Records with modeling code
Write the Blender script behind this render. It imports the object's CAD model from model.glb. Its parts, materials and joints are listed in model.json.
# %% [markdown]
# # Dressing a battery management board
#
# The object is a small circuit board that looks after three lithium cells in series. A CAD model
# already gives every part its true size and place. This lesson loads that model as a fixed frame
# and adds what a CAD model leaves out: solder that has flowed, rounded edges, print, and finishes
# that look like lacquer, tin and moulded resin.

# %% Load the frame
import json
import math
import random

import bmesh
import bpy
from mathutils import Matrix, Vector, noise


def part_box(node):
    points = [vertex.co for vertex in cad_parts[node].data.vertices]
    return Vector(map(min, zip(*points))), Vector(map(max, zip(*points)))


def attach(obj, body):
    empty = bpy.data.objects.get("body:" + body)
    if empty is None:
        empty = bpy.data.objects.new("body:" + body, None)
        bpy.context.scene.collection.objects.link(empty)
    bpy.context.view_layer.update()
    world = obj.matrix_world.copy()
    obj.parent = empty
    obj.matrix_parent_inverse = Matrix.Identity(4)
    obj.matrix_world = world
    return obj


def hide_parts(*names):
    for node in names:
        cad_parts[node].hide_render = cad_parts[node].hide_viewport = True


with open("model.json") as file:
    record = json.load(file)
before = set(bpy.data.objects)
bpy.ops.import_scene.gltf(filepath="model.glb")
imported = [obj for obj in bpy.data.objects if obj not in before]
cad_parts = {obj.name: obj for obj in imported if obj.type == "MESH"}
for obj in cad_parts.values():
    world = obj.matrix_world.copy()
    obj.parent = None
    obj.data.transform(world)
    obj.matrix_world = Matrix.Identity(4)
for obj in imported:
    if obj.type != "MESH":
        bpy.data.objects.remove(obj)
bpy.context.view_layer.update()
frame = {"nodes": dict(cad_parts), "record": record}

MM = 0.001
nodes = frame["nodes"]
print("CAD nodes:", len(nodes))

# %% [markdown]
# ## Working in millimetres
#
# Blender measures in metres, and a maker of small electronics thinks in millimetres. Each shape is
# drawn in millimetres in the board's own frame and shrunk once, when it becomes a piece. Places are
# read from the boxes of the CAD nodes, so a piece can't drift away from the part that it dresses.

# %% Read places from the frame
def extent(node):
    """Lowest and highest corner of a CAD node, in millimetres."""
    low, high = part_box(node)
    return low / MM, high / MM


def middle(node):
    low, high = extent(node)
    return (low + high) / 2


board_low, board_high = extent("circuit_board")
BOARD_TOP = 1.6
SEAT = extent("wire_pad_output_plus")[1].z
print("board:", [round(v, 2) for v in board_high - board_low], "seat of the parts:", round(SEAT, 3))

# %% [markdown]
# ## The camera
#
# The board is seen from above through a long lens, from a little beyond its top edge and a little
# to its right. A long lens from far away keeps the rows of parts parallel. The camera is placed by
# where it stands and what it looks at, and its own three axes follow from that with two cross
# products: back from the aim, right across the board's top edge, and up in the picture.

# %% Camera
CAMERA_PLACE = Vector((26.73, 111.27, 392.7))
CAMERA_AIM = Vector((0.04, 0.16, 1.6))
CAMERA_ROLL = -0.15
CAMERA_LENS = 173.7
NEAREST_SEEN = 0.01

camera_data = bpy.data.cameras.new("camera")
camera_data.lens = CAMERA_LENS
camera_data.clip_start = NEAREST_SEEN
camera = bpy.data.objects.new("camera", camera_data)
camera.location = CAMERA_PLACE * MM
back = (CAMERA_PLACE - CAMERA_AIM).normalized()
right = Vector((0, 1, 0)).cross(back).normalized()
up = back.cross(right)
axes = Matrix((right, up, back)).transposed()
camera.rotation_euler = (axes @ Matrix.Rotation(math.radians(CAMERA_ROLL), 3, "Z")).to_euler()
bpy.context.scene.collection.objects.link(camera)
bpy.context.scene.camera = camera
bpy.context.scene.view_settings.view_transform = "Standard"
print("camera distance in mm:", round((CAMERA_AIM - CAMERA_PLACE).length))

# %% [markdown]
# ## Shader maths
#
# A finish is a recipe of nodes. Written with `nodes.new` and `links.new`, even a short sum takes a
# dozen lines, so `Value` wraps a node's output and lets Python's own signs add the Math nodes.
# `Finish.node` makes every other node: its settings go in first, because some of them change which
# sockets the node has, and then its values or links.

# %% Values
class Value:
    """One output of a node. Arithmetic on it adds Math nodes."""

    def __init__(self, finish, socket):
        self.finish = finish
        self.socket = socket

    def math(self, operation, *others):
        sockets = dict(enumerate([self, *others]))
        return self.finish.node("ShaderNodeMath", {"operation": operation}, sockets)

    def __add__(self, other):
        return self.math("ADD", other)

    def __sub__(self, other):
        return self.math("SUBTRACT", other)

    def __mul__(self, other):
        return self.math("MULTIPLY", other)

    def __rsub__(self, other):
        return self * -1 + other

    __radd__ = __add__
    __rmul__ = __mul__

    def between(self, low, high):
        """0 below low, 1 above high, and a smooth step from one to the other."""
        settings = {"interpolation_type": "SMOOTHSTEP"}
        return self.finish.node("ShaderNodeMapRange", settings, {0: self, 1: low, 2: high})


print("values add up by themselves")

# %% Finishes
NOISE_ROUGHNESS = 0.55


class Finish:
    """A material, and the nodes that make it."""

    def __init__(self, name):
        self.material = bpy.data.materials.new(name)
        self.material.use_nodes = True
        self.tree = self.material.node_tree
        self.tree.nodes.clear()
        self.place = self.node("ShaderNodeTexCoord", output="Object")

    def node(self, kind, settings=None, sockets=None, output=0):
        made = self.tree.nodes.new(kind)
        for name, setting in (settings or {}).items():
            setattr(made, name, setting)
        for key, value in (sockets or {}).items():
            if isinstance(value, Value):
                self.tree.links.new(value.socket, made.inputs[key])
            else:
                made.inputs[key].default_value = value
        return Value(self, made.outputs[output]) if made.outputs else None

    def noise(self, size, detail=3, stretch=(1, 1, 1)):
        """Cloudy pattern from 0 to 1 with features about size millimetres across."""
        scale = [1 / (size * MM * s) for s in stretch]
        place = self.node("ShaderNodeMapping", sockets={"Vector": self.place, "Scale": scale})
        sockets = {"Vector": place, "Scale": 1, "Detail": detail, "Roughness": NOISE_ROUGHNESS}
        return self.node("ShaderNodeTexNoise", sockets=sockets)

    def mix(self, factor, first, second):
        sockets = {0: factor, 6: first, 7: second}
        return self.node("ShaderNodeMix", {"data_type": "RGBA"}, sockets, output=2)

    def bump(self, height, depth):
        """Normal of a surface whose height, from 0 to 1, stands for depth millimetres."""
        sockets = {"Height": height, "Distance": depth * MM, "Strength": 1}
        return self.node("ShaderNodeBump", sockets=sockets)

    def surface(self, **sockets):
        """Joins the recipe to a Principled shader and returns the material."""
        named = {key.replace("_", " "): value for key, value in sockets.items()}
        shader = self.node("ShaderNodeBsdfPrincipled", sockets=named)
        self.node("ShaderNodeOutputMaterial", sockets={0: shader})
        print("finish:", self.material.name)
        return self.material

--

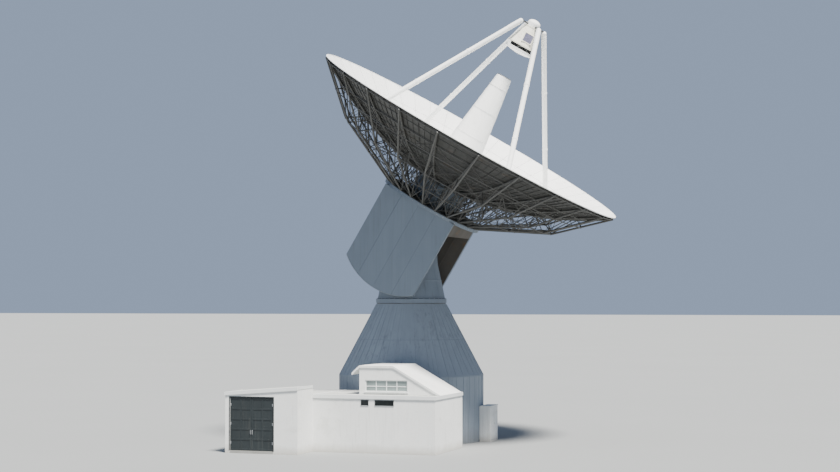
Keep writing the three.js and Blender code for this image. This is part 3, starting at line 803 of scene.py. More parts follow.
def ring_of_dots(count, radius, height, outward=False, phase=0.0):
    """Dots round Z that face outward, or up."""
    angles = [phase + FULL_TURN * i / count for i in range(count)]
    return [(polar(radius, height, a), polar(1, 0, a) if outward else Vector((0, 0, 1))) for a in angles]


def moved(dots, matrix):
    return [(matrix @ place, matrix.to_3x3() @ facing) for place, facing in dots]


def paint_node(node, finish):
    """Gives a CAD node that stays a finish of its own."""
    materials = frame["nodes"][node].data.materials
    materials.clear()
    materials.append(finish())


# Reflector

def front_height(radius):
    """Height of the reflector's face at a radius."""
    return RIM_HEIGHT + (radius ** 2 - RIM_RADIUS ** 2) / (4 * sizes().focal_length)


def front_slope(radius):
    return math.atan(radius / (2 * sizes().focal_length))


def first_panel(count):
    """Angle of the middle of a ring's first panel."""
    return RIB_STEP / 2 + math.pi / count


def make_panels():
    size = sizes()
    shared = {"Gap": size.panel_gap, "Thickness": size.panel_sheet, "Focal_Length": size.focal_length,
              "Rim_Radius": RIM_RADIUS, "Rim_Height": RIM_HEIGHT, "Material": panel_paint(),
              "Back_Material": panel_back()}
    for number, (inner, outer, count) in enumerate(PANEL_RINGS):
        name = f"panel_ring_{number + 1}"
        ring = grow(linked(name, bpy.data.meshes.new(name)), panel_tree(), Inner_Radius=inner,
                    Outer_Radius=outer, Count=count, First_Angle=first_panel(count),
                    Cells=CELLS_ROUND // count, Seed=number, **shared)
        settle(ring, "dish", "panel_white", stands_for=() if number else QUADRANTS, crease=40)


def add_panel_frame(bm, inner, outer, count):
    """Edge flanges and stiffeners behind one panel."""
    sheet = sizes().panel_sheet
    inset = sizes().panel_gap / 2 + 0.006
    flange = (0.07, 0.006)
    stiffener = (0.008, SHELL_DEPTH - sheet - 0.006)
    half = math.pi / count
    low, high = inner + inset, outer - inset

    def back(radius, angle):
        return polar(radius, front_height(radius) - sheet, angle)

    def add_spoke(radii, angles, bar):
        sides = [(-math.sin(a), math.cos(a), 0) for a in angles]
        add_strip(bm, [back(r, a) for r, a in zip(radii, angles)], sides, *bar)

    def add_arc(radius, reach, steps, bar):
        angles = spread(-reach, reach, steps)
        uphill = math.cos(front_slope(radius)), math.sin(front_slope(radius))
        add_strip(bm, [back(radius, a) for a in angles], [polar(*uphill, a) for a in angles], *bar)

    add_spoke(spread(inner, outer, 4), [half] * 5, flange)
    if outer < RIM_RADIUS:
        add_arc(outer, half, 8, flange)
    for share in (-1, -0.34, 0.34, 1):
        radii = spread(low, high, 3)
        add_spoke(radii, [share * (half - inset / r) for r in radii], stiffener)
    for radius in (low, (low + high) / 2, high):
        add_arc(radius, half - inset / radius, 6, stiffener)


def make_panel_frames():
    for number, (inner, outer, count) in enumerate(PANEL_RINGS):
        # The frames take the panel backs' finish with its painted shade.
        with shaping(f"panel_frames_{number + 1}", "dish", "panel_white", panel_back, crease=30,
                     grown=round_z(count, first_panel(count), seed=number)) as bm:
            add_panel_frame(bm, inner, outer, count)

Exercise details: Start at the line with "Keep writing the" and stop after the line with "return [(polar(radius, height, a), polar(1, 0, a)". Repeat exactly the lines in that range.

Answer to this task:
Keep writing the three.js and Blender code for this image. This is part 3, starting at line 803 of scene.py. More parts follow.
def ring_of_dots(count, radius, height, outward=False, phase=0.0):
    """Dots round Z that face outward, or up."""
    angles = [phase + FULL_TURN * i / count for i in range(count)]
    return [(polar(radius, height, a), polar(1, 0, a) if outward else Vector((0, 0, 1))) for a in angles]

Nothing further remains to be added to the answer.